TASK DESCRIPTION: Lines holding the string "that" are the ones to copy from this listing.

----------------

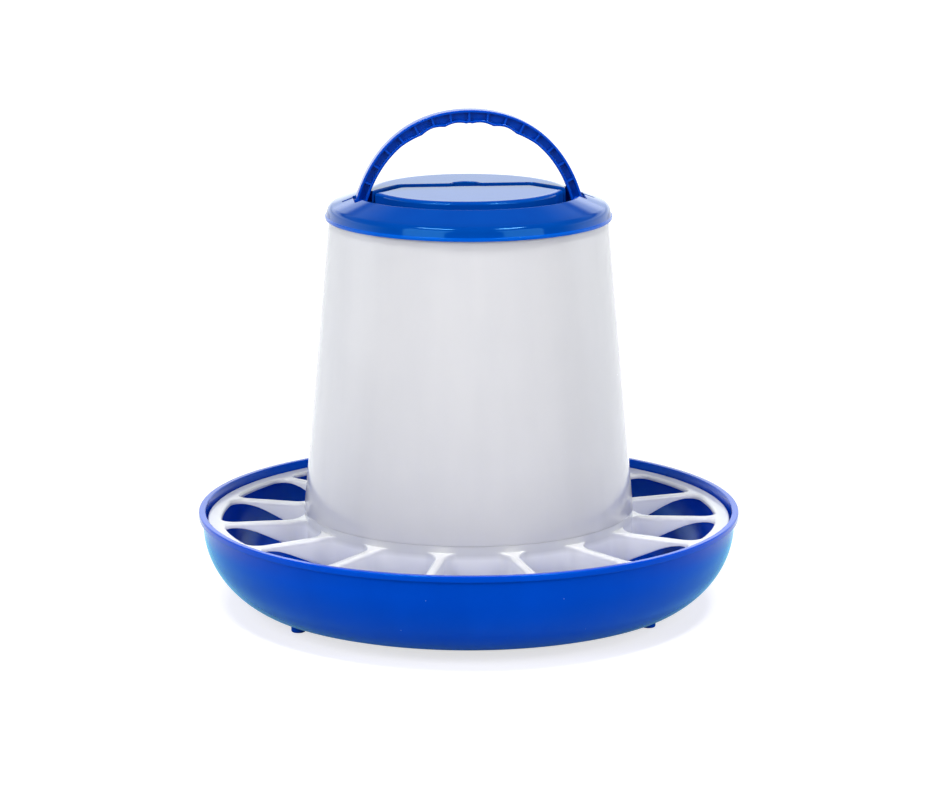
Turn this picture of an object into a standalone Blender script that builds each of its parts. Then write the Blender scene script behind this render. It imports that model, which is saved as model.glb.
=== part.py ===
# Gravity feeder for poultry: a pan, a spoked grill, a tapered hopper, a domed lid and a folding handle.
# Units are metres. Z is up, z = 0 is the ground, the hopper's axis is the Z axis.
# The handle's axis runs along X.

import bpy
import bmesh
from math import acos, asin, atan2, cos, pi, radians, sin, tan
from mathutils import Vector

# Shared values
MM = 0.001
TURNED_STEPS = 60          # facets round a turned piece
GAP = 0.3 * MM             # between pieces that rest on each other
OVERRUN = 4.0 * MM         # how far a cutter passes the face it cuts
WELD = 0.01 * MM
SMOOTH_ANGLE = radians(35)
BASE_TURN = radians(-3)    # the pan, the grill and the hopper as they stand under the lid

# Pan
RIM_RADIUS = 190.0 * MM
RIM_HEIGHT = 70.0 * MM
RIM_BAND = 4.2 * MM
RIM_OVERHANG = 3.2 * MM
RIM_ROUND = 0.8 * MM
PAN_WALL = 1.8 * MM
PAN_WALL_LEAN = 30.3 * MM          # from the top of the wall in to the foot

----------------

TASK RESULT:
Turn this picture of an object into a standalone Blender script that builds each of its parts. Then write the Blender scene script behind this render. It imports that model, which is saved as model.glb.
GAP = 0.3 * MM             # between pieces that rest on each other